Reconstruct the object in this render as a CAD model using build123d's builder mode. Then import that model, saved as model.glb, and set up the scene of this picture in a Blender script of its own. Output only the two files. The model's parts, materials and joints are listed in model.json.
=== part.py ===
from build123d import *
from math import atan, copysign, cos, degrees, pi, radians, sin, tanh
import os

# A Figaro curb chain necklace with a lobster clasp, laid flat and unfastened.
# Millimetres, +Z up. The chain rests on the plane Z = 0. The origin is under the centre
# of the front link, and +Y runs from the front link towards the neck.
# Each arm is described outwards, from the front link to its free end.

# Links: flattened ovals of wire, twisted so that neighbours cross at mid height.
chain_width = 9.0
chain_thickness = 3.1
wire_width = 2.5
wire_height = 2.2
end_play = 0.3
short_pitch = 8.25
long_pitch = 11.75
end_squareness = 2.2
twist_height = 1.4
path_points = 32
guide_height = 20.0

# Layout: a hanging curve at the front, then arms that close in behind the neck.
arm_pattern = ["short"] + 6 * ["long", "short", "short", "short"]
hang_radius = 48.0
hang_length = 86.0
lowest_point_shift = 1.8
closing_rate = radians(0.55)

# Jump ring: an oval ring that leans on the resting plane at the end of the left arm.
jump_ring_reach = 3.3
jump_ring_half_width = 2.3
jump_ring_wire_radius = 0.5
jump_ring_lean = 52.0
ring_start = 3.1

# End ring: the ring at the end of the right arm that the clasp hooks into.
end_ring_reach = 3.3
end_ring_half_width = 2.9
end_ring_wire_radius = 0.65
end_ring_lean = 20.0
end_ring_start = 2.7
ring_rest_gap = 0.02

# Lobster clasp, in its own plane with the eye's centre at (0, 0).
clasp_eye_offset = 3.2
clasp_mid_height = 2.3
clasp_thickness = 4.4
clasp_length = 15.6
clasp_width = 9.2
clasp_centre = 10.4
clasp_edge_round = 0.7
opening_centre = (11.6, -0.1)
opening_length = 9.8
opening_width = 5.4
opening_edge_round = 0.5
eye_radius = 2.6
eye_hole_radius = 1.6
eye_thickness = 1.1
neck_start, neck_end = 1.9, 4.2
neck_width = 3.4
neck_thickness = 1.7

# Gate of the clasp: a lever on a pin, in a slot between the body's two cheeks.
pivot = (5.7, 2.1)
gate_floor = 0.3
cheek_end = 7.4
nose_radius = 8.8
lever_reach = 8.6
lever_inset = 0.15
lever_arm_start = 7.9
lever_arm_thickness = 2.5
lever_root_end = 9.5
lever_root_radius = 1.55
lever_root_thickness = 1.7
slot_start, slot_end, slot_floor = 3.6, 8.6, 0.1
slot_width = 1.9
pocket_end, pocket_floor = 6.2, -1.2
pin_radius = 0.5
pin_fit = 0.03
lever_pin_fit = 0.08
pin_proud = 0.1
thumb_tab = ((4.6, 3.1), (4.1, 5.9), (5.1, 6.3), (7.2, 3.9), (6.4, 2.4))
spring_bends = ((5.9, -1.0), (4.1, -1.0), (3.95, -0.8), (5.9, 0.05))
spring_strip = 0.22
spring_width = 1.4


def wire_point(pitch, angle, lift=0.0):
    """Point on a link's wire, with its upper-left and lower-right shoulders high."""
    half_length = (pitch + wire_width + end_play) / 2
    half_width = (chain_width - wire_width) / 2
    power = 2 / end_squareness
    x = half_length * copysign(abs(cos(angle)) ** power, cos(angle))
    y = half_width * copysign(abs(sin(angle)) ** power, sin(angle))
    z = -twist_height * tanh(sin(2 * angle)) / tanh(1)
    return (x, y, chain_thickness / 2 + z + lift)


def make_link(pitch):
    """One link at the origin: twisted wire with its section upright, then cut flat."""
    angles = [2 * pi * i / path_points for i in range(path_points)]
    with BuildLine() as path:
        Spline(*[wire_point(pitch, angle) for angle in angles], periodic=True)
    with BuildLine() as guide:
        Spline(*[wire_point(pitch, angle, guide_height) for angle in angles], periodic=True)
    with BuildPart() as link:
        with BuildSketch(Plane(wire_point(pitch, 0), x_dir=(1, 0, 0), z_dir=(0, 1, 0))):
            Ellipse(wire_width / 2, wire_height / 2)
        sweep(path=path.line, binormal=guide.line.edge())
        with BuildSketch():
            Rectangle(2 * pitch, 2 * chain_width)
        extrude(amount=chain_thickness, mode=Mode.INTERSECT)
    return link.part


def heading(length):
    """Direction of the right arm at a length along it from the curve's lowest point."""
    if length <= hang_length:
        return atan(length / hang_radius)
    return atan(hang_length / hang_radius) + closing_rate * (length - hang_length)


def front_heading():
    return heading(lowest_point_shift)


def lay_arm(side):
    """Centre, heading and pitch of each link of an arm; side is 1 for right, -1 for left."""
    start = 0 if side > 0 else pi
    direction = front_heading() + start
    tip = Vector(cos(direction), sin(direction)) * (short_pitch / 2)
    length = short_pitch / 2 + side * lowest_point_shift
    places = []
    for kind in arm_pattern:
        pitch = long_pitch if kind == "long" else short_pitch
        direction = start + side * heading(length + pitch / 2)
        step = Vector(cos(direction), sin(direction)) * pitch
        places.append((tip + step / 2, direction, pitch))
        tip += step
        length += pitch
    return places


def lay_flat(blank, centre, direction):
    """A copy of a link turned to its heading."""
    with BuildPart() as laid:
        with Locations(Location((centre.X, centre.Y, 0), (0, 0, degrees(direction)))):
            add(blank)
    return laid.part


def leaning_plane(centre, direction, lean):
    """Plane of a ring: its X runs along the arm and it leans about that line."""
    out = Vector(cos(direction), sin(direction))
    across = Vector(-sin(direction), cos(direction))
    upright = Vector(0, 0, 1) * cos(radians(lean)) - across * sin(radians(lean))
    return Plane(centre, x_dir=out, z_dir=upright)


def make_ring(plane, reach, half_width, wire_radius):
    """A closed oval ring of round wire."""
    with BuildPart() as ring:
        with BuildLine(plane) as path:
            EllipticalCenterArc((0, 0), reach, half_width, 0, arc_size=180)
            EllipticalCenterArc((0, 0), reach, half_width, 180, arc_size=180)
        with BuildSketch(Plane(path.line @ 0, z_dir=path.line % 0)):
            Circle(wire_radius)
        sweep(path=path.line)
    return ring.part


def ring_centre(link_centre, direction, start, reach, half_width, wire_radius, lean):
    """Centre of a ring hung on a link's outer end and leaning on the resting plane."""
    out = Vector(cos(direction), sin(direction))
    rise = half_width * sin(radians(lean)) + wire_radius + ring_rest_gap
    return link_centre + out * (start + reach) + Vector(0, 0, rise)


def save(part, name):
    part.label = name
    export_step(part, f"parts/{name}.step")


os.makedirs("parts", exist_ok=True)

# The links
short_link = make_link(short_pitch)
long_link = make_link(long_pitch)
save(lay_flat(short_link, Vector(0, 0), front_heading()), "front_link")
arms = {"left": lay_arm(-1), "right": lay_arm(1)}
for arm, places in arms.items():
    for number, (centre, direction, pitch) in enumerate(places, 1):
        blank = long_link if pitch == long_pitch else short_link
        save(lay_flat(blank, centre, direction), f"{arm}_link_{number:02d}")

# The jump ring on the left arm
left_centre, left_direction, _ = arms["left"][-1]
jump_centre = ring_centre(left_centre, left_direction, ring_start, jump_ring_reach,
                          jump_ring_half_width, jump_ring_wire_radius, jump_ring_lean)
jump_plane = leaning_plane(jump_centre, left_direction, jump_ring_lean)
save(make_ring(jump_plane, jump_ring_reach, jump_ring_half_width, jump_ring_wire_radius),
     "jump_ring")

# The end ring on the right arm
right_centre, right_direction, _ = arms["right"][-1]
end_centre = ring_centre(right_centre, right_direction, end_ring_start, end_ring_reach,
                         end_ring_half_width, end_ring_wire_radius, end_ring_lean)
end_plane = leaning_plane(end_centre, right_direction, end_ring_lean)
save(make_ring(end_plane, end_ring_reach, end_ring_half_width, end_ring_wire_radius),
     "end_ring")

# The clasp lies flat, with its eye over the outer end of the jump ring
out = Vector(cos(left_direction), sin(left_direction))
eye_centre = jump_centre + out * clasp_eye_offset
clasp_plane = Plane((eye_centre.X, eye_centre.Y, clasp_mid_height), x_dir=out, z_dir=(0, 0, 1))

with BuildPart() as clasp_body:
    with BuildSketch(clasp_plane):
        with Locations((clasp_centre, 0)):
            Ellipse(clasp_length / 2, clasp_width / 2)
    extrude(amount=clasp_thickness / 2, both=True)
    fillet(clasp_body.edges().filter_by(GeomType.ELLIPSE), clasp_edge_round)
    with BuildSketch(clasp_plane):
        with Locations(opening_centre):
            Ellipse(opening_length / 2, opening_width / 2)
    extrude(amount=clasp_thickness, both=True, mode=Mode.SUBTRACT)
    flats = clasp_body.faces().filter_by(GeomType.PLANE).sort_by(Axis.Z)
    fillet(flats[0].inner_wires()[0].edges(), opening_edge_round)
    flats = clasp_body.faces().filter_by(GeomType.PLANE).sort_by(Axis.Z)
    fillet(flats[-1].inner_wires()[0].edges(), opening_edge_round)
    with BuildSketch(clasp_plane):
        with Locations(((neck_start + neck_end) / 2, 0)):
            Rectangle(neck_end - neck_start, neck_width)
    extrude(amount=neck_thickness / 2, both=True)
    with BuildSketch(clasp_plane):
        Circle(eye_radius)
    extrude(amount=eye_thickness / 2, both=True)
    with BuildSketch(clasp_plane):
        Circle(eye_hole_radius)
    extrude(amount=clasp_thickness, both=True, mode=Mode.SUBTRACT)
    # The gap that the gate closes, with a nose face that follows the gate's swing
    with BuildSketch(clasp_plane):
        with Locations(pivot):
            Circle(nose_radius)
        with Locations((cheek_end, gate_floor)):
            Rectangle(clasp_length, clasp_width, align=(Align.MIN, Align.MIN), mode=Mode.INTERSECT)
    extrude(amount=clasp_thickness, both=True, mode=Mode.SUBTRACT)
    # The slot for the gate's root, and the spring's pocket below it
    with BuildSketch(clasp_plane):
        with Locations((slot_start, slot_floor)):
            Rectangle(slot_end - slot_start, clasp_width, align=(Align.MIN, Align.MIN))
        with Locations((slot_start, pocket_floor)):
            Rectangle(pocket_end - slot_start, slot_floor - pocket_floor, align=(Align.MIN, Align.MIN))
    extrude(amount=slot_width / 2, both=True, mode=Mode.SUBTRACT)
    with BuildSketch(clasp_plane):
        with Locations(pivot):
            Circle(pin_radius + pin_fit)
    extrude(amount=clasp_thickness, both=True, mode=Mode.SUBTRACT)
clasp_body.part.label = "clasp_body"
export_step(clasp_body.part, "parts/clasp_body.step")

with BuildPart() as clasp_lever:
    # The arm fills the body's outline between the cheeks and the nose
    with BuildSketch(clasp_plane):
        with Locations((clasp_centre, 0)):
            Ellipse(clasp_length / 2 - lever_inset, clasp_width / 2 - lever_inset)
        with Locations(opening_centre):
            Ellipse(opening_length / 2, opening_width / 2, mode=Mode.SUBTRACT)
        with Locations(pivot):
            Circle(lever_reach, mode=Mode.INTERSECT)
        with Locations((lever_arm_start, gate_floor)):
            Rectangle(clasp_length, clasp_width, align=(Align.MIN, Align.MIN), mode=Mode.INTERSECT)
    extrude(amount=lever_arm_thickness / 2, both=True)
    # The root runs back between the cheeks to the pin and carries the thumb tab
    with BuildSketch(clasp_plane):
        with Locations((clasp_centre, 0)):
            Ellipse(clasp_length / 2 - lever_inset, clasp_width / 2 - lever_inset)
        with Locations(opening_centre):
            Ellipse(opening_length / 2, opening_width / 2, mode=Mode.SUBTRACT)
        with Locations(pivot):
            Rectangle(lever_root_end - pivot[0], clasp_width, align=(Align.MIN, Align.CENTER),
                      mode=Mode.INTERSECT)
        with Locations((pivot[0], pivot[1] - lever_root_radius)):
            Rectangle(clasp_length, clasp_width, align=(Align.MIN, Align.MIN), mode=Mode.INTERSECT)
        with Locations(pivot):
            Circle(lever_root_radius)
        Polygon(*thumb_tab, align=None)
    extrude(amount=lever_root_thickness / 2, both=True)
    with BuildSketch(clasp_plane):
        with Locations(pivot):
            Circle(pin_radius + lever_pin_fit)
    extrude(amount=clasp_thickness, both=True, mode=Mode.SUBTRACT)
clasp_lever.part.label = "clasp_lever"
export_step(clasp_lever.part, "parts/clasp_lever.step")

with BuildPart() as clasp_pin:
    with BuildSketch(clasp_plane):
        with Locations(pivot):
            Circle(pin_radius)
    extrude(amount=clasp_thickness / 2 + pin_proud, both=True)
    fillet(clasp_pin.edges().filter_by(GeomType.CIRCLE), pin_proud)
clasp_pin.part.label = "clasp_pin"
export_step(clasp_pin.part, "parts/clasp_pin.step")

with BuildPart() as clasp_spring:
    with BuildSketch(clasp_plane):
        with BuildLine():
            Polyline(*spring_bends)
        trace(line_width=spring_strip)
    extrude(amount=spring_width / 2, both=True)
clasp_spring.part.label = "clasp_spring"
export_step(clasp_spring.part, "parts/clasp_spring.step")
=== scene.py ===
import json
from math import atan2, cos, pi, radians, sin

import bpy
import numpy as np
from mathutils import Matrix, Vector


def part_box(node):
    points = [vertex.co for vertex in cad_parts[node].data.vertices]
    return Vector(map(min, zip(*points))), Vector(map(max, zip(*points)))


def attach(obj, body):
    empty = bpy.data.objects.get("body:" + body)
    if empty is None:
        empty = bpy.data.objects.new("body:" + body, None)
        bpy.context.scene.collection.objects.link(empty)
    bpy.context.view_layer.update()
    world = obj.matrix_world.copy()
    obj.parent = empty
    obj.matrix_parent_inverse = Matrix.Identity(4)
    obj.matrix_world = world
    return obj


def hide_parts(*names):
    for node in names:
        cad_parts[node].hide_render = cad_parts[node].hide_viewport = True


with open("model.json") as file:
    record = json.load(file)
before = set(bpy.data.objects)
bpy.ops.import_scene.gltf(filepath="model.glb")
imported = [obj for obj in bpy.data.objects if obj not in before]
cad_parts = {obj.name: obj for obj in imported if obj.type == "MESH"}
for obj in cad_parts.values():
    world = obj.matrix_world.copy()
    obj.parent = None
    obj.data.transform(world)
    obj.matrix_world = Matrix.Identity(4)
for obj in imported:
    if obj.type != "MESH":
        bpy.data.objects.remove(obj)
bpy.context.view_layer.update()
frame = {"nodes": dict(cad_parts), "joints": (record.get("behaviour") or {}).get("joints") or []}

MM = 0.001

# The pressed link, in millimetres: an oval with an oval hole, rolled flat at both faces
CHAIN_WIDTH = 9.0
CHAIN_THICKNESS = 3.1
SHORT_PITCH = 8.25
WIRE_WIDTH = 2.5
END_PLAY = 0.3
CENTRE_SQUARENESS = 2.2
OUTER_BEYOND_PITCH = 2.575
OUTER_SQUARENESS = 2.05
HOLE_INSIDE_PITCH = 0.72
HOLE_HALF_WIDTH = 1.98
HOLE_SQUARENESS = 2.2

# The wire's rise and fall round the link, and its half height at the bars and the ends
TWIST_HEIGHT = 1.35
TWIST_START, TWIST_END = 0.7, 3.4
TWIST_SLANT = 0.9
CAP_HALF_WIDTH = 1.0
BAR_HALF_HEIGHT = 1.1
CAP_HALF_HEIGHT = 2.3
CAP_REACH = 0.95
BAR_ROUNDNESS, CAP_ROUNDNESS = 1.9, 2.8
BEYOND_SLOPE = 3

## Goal
Copy exactly the lines that run from the first line of the data to the line containing "closing_rate = radians(0.55)", please, with both ends included and nothing else.

## Written solution
Reconstruct the object in this render as a CAD model using build123d's builder mode. Then import that model, saved as model.glb, and set up the scene of this picture in a Blender script of its own. Output only the two files. The model's parts, materials and joints are listed in model.json.
=== part.py ===
from build123d import *
from math import atan, copysign, cos, degrees, pi, radians, sin, tanh
import os

# A Figaro curb chain necklace with a lobster clasp, laid flat and unfastened.
# Millimetres, +Z up. The chain rests on the plane Z = 0. The origin is under the centre
# of the front link, and +Y runs from the front link towards the neck.
# Each arm is described outwards, from the front link to its free end.

# Links: flattened ovals of wire, twisted so that neighbours cross at mid height.
chain_width = 9.0
chain_thickness = 3.1
wire_width = 2.5
wire_height = 2.2
end_play = 0.3
short_pitch = 8.25
long_pitch = 11.75
end_squareness = 2.2
twist_height = 1.4
path_points = 32
guide_height = 20.0

# Layout: a hanging curve at the front, then arms that close in behind the neck.
arm_pattern = ["short"] + 6 * ["long", "short", "short", "short"]
hang_radius = 48.0
hang_length = 86.0
lowest_point_shift = 1.8
closing_rate = radians(0.55)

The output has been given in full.